Speaking of division, consider one other little tidbit. The head of a Jewish household would pray the same prayer every morning, giving thanks that God had not made him a Gentile, a woman or a slave.

Paul would have heard that prayer prayed—every day. 

What a contrast! Here were representatives of these three despised categories redeemed by the message brought to them by a Jew—all now united in Christ. For truly, as Paul had recently written to the Galatians: “There is neither Jew nor Greek, slave nor free, male nor female, for you are all one in Christ Jesus.”

This part of the Scripture often leads people to focus on Paul or the “miraculous delivery from jail”. How do you see it? What lens do you look through as you read Scripture? Some find some or all of it improbable. Yet “looking through a lens” means you are trying to focus on something, something that perhaps is far off. 

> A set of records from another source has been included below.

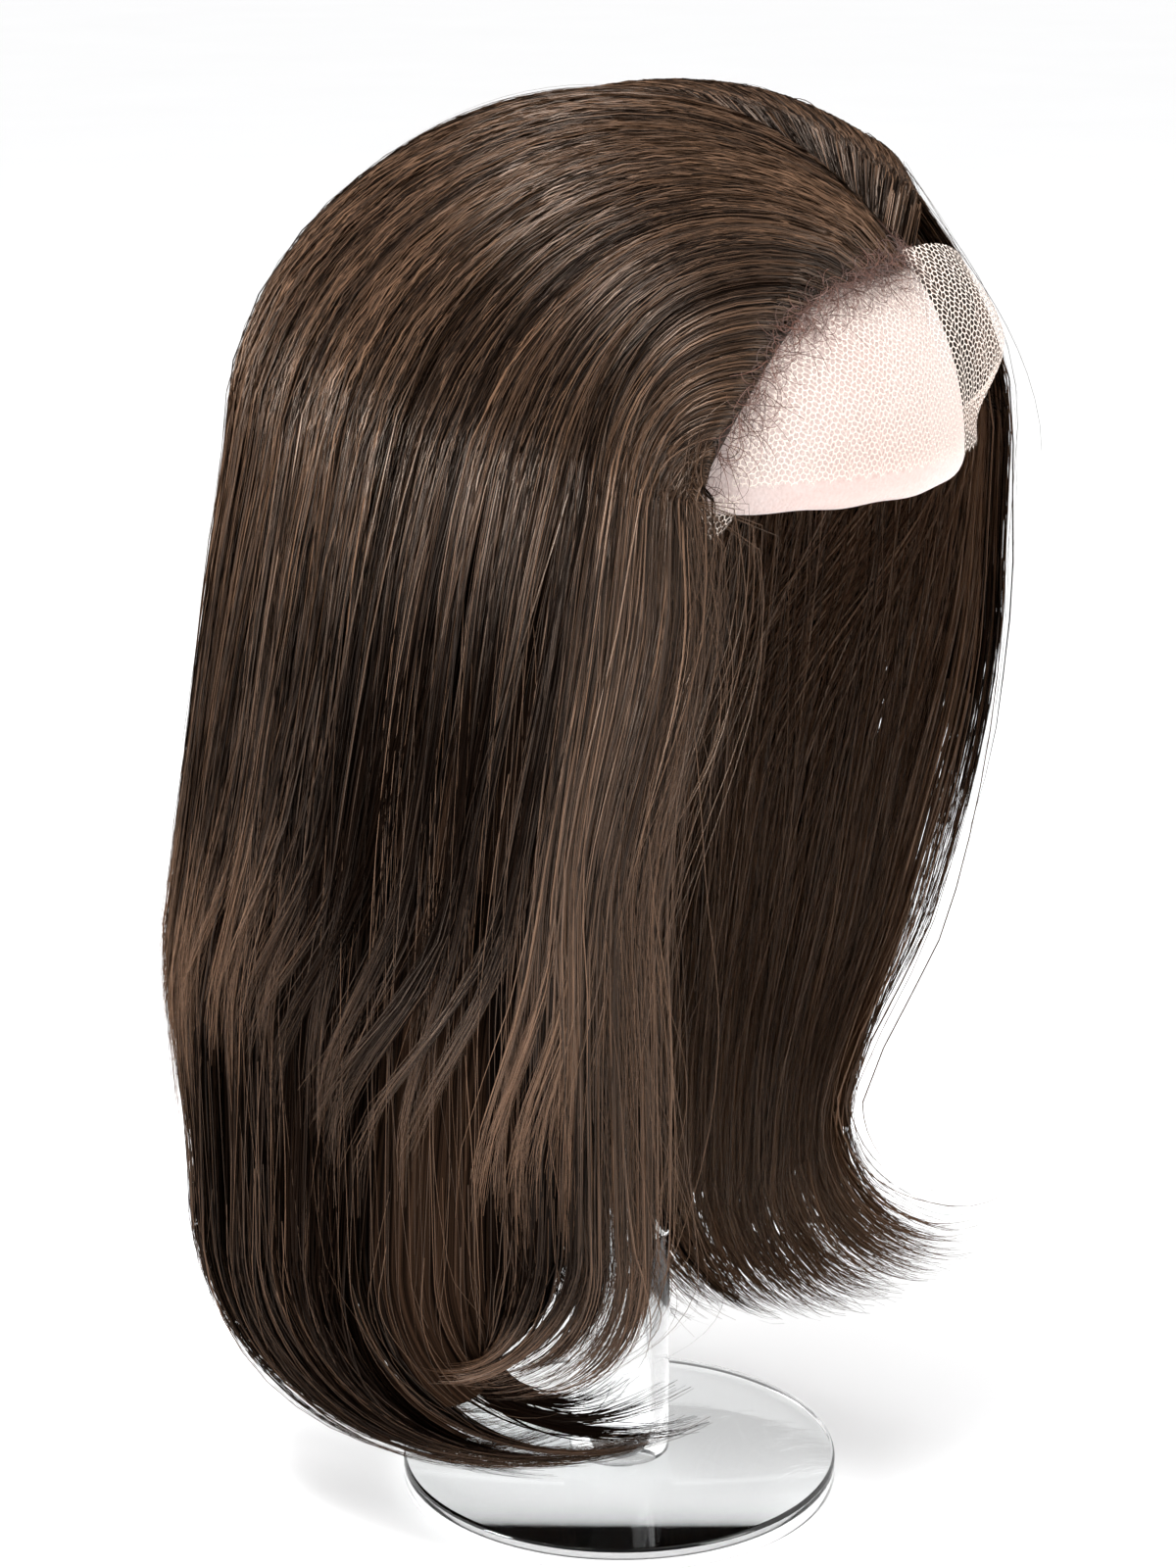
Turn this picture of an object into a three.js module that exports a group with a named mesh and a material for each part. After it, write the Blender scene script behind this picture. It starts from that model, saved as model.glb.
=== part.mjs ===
import * as THREE from 'three';
import { mergeVertices } from 'three/addons/utils/BufferGeometryUtils.js';

// A lace front wig on a plain clear stand. Millimetres, +Z up, the wig's front faces -Y.
// The origin is the middle of the underside of the base.
// Azimuths are degrees round the head: 0 front, 90 wearer's right (-X), 180 back, 270 wearer's left.

// Stand
const baseRadius = 65;
const baseHeight = 8;
const baseEdge = 1;
const tubeRadius = 15;
const tubeWall = 5;
const tubeRim = 79.5;
const rodRadius = 9;
const socketDepth = 30;
const socketClearance = 0.5;

// Padded head form
const headWidth = 159;
const headLength = 197;
const headHeight = 90;
const headEdge = 316;
const headSkirt = 6;

// Foundation and lace
const seat = 0.3;
const facetRoom = 1.1;
const capWall = 1.5;
const laceWall = 1;
const laceStandOff = 12.5;
const hairlineHeight = 35;
const hairlineEnd = 51;
const capEarAngle = 76;
const tabWidth = 16;
const tabDrop = 11;
const tabRise = 0.6;
const tabWall = 1.2;
const tabAzimuth = 48.5;

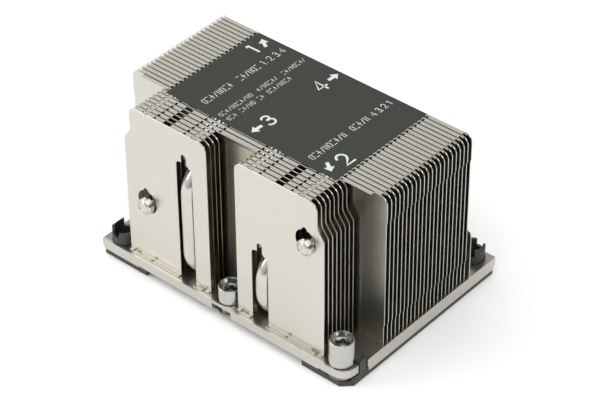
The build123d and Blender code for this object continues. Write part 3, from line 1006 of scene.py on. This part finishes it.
def makeLabel():
    film = filled([roundedBox(-label["half"], label["half"], label["front"], label["back"], label["corner"])], label["thick"], 0.02)
    piece("labelFilm", lifted(film, label["foot"] + label["thick"] / 2), labelFinish, "heatsink", "label_film", "top_label")
    s = label["stroke"]
    parts = written("1", -28.3, 12.7, 5.6, 4.2, s, 0) + written("4", 2.6, 9.9, 5.5, 5.2, s, 0)
    parts += written("3", 1.9, -15.2, 4.9, 5.6, s, 0) + written("2", 33.9, -15.2, 5.6, 5.4, s, 0)
    parts += [arrow(-28.35, 17.3, -3.7, 2.25), arrow(-0.1, 16.0, 0.1, 4.6), arrow(-0.15, -16.6, -0.1, -4.6), arrow(28.1, -18.1, 3.8, -2.4)]
    parts += written("1.2.3.4", -21.6, 9.3, 2.7, 2.1, label["small"], 1.5)
    parts += written("4.3.2.1", 24.1, 10.2, 2.5, 2.0, label["small"], 1.42)
    parts += wordRow(-21.6, [(-19.3, -5.2), (-2.4, 7.8)], 2.5, 1.72, 0.24)
    parts += wordRow(24.1, [(-19.6, -2.4), (0.2, 9.0)], 2.4, 1.7, 0.24)
    parts += wordRow(-13.1, [(-21.2, -5.4), (-3.2, 7.4), (9.2, 20.6)], 1.75, 1.42, 0.18)
    parts += wordRow(-9.7, [(-21.2, -16.8), (-15.2, -8.2), (-6.6, -3.4), (-1.8, 9.4)], 1.75, 1.42, 0.18)
    piece("labelPrint", joined(parts), inkFinish, "heatsink", "label_film")


makeLabel()
print("label made")


# plate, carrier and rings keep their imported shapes; plate and carrier get softened edges

def plateRim():
    # the lower rim of the plate, along both ends and in front of both plain feet
    rim, r = plate["rim"], plate["corner"]
    out, back = plate["half"] + 0.015, plate["wide"] + 0.015
    parts = []
    for turn in (1, -1):
        end = [(-out, -back + r), (-out + rim, -back + r), (-out + rim, plate["armY"]), (-out, plate["armY"])]
        foot = [(-out + r, -back), (plate["footX"], -back), (plate["footX"], -back + rim), (-out + r, -back + rim)]
        bend = arc(-out + r, -back + r, r, 180, 270) + arc(-out + r, -back + r, r - rim, 270, 180)
        for outline, low in ((end, plate["endLow"]), (foot, plate["footLow"]), (bend, plate["footLow"])):
            spots = [(x * turn, y * turn) for x, y in outline]
            parts.append(lifted(filled([spots], plate["rimTop"] - low), (plate["rimTop"] + low) / 2))
    piece("plateRim", joined(parts), plateFinish, "heatsink", "base_metal")


carrier = {
    "wall": 1.1,
    "floor": -2.98,
    "ceiling": -1.05,              # clear of the nut and its ring above
    "out": (53.65, 38.15),         # the corner's outer faces, along X and Y
    "chamfer": 3.37,
    "reach": (43.9, 33.4),         # how far the wall runs back along each side
}


def carrierCorners():
    # the carrier's wall round the two tall nuts, closed at its cut corners
    w, c, (x, y), (backX, backY) = carrier["wall"], carrier["chamfer"], carrier["out"], carrier["reach"]
    inner = c - w * 0.6
    outline = [(backX, -y), (x - c, -y), (x, -y + c), (x, -backY),
               (x - w, -backY), (x - w, -y + w + inner), (x - w - inner, -y + w), (backX, -y + w)]
    middle, thick = (carrier["floor"] + carrier["ceiling"]) / 2, carrier["ceiling"] - carrier["floor"]
    parts = [lifted(filled([[(a * turn, b * turn) for a, b in outline]], thick), middle) for turn in (1, -1)]
    piece("carrierCorners", joined(parts), plasticFinish, "heatsink", "carrier_plastic")


def dress(name, finish, bevel):
    thing = nodes[name]
    thing.data.materials.clear()
    thing.data.materials.append(finish)
    if bevel:
        edge = thing.modifiers.new("edges", "BEVEL")
        edge.width, edge.segments, edge.limit_method, edge.angle_limit = bevel * mm, 2, "ANGLE", radians(35)


plate = {
    "half": 54.0, "wide": 39.0, "corner": 1.0, "rim": 0.28, "rimTop": 3.58,
    "endLow": -1.1, "footLow": -0.3, "armY": 27.9, "footX": -37.4,
}
plateRim()
carrierCorners()
dress("base_plate", plateFinish, 0.18)
dress("carrier", plasticFinish, 0.15)
for number in nutPlaces:
    dress(f"retaining_ring_{number}", springFinish, 0)
print("plate and carrier dressed")


# floor, lights and surroundings

studio = {
    "floor": (0.90, 0.90, 0.895, 1),
    "bright": (1.05, 1.05, 1.04, 1),
    "dim": (0.18, 0.18, 0.18, 1),
    "towards": (-0.62, -0.30, 0.72),   # where the room is brightest
}


def areaLight(name, place, target, size, power, colour=(1, 1, 1)):
    light = bpy.data.lights.new(name, "AREA")
    light.shape, light.size, light.energy, light.color = "SQUARE", size, power, colour
    thing = bpy.data.objects.new(name, light)
    bpy.context.scene.collection.objects.link(thing)
    thing.location = place
    thing.rotation_mode = "QUATERNION"
    thing.rotation_quaternion = (Vector(target) - Vector(place)).to_track_quat("-Z", "Y")


def makeStudio():
    shape = bmesh.new()
    bmesh.ops.create_grid(shape, x_segments=1, y_segments=1, size=3)
    bmesh.ops.translate(shape, vec=(0, 0, cadBox[0].z - 0.0002), verts=shape.verts)
    floor = bpy.data.objects.new("floor", fromShape(shape))
    bpy.context.scene.collection.objects.link(floor)
    f = Finish("paleFloor", {"Base Color": studio["floor"], "Roughness": 0.8})
    floor.data.materials.append(f.material)
    makeRoom()
    areaLight("overhead", (0.45, -0.35, 1.2), (0, 0, 0.03), 1.4, 11)
    areaLight("frontLeft", (-1.0, -0.8, 0.75), (0, 0, 0.03), 0.8, 7)
    areaLight("behindRight", (0.92, 0.89, 0.80), (0, 0, 0.03), 0.4, 2.2)


def makeRoom():
    world = bpy.data.worlds.new("room")
    bpy.context.scene.world = world
    world.use_nodes = True
    tree = world.node_tree
    way, dot = tree.nodes.new("ShaderNodeTexCoord"), tree.nodes.new("ShaderNodeVectorMath")
    ramp, mix = tree.nodes.new("ShaderNodeMapRange"), tree.nodes.new("ShaderNodeMix")
    dot.operation, mix.data_type, ramp.interpolation_type = "DOT_PRODUCT", "RGBA", "SMOOTHSTEP"
    dot.inputs[1].default_value = Vector(studio["towards"]).normalized()
    ramp.inputs["From Min"].default_value, ramp.inputs["From Max"].default_value = -0.35, 0.95
    mix.inputs[6].default_value, mix.inputs[7].default_value = studio["dim"], studio["bright"]
    tree.links.new(way.outputs["Generated"], dot.inputs[0])
    tree.links.new(dot.outputs["Value"], ramp.inputs["Value"])
    tree.links.new(ramp.outputs[0], mix.inputs[0])
    tree.links.new(mix.outputs[2], tree.nodes["Background"].inputs["Color"])


bpy.context.scene.view_settings.view_transform = "Standard"
makeStudio()
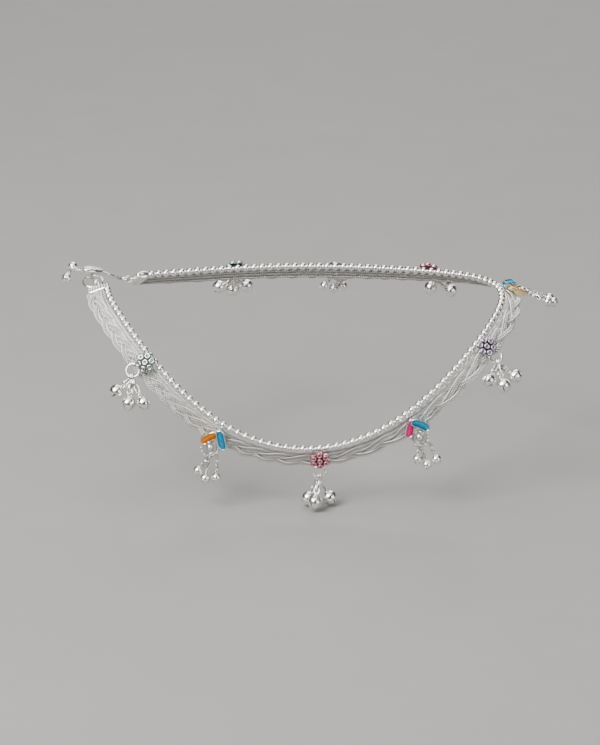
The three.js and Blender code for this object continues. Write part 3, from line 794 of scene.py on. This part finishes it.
# Half the width of an arm at a share of its length: rounded ends, or a leaf that is narrow at its start
def armHalf(arm, share):
    rounded = (1 - min(1, abs(2 * share - 1)) ** 5) ** 0.42
    leaf = min(1, (share + 0.25) * 1.6) ** 0.7 if arm["leaf"] else 1
    return arm["width"] / 2 * rounded * leaf


def buildArm(bm, arm, mirror, paints):
    def outline(unit, margin, height):
        share = (math.copysign(abs(unit.x) ** 0.5, unit.x) + 1) / 2
        half = max(0.02, armHalf(arm, share) - margin)
        run = margin + share * (arm["length"] - 2 * margin)
        across = math.copysign(half, unit.y) if abs(unit.y) > 0.001 else 0
        return armPlace(arm, run, across)[0] + Vector((0, 0, height))

    thick, rim, sink = charm["armThickness"] + arm["raised"], charm["rim"], charm["sink"]
    rimPaint, groundPaint, ribPaint = paints
    part = raiseSteps(56, outline, [(0.06, 0, rimPaint), (0, 0.1, rimPaint), (0, thick - 0.08, rimPaint),
                                    (0.07, thick, rimPaint), (rim - 0.05, thick, rimPaint),
                                    (rim, thick - 0.06, rimPaint), (rim + 0.03, thick - sink, groundPaint)])
    flip = Matrix.Scale(mirror, 4, (1, 0, 0))
    stamp(bm, keep(part, "arm", smooth=False), flip)
    for i in range(arm["ribs"]):
        share = charm["ribMargin"] + (1 - 2 * charm["ribMargin"]) * (i + 0.5) / arm["ribs"]
        half = armHalf(arm, share) - rim
        middle, heading = armPlace(arm, share * arm["length"], -half)
        rib = rodMesh("rib", charm["ribDiameter"], 2 * half, 6)
        height = thick - sink + charm["ribDiameter"] * 0.3
        spot = Matrix.Translation(middle + Vector((0, 0, height)))
        stamp(bm, rib, flip @ spot @ Matrix.Rotation(math.pi / 2 - heading, 4, "Z"), ribPaint)


def buildTeardrop(bm, place, mirror):
    radius = charm["tearRadius"]

    def outline(unit, margin, height):
        tip = max(0, unit.x) ** 5 * charm["tearPoint"] + max(0, -unit.x) ** 7 * 0.1
        share = 1 - margin / radius
        return Vector((unit.x, unit.y, 0)) * radius * share * (1 + tip * share) + Vector((0, 0, height))

    body = raiseSteps(48, outline, [(0.08, 0, 0), (0, 0.12, 0), (0, 0.7, 0), (0.1, 0.82, 0), (0.5, 0.84, 0),
                                    (0.58, 0.66, 0), (0.7, 0.66, 0), (0.8, 0.88, 0), (0.94, 0.92, 0),
                                    (1.04, 0.72, 0), (1.12, 0.7, 0), (1.2, 0.84, 0), (1.36, 0.86, 0),
                                    (1.46, 0.7, 0), (1.54, 0.7, 0), (1.64, 0.98, 0), (1.8, 1.18, 0),
                                    (2.0, 1.32, 0), (2.2, 1.38, 0)])
    stamp(bm, keep(body, "teardrop"), place)
    big = ballMesh("bigGranule", charm["bigGranule"] / 2, 14, 9)
    spot = Matrix.Translation((radius * 0.62, mirror * radius * 0.34, 0.98))
    stamp(bm, big, place @ spot)
    granule = ballMesh("granule", charm["granule"] / 2, 10, 7)
    ridge = rodMesh("ridge", charm["ridgeDiameter"], charm["ridgeLength"], 6)
    granuleFrom, granuleTo = charm["granuleSector"]
    ridgeFrom, ridgeTo = charm["ridgeSector"]
    for i in range(charm["edgeSteps"]):
        angle = fullTurn * (i + 0.5) / charm["edgeSteps"]
        where = math.degrees(angle if angle < math.pi else angle - fullTurn) * mirror
        edge = outline(Vector((math.cos(angle), math.sin(angle), 0)), 0, 0)
        if granuleFrom < where < granuleTo and i % 3 == 0:
            share, height = charm["granuleSeat"]
            stamp(bm, granule, place @ Matrix.Translation(edge * share + Vector((0, 0, height))))
        elif ridgeFrom < where < ridgeTo:
            share, height = charm["ridgeSeat"]
            facing = Matrix.Rotation(angle, 4, "Z")
            stamp(bm, ridge, place @ Matrix.Translation(edge * share + Vector((0, 0, height))) @ facing)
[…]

The eye of faith, which believes in a gracious, sovereign God, sees God’s aim. All things work together for God’s glory. In this case, the conversion of a woman business leader, a spirit-possessed girl, and a jailer work together to reveal one of God’s great characteristics—He welcomes all, uniting them in Christ.

Jesus met the needs of all these people, and a church, the church of Philippi, was founded.

How about today? We know that the needs of human beings do not change much with the changing years. Today, Jesus Christ meets our needs, just as he did in Philippi. 

Is there anyone you think is beyond God’s redemption? Is there any sin the blood of Jesus cannot cover?